Somewhere between 61 and dead
Recently I decided to work on my pierogi game. I can make pierogi, and even have a fancy-dancy Hunky Bill's Big Pierogi Maker that I can use. A couple of weeks ago I saw an article on CNN.com about National Pierogi Day in the U.S. (They sure got some entertaining holidays, don't they?). The writer happens to be the author of a pierogi cookbook. Y'see this comin', eh?

Anyhow, making pierogi from zero means prep-cooking parts of the filling, prepping parts of the filling, making the dough, then rolling, cutting, filling and sealing pierogi before boiling them and ultimately frying them. We cook the filling, we cook the pierogi, then we cook it again. Gotta make sure it's dead.

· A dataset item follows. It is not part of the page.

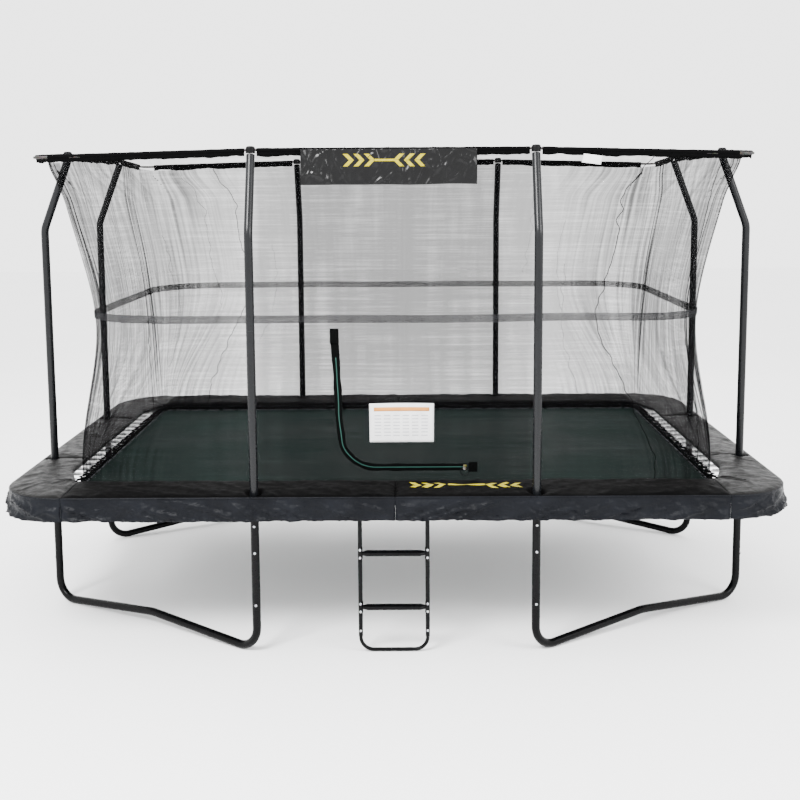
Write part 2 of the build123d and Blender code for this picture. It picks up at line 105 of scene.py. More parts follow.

Took me all blippin' afternoon, used most of the tools and utensils in the kitchen at least once, but they were fairly good pierogi.

O.H.
 

The Count of Merkur Cristo

B&B's Emperor of Emojis
TinyTim:
How long it takes me to prep & cook really depends on the recipe.:idea:

chef-1-jpg.803329
"Every morning one must start from scratch, with nothing on the stoves. That is cuisine". Chef Fernand Point
 

Tirvine

ancient grey sweatophile
It is supposed to cool on Monday evening. This week it is warm but (hallelujah) rainy. My plan is to make the meal that takes FFE, cassoulet. I even have Tarbais beans. I hear that if you confit chicken legs in duck fat, they taste like duck. Worst case they taste like chicken legs, which I love. The challenge is finding a garlicky sausage. I always serve it with nothing but a baguette and a simple green salad. The only variable is dessert. I am thinking of an apple pie piled high with apples. The wine may be a Rhone, it may be a Barolo, or it may be a Zinfandel. I am leaning towards a Ridge Pagani Ranch Zin. Any other ideas? I figure it will take two days.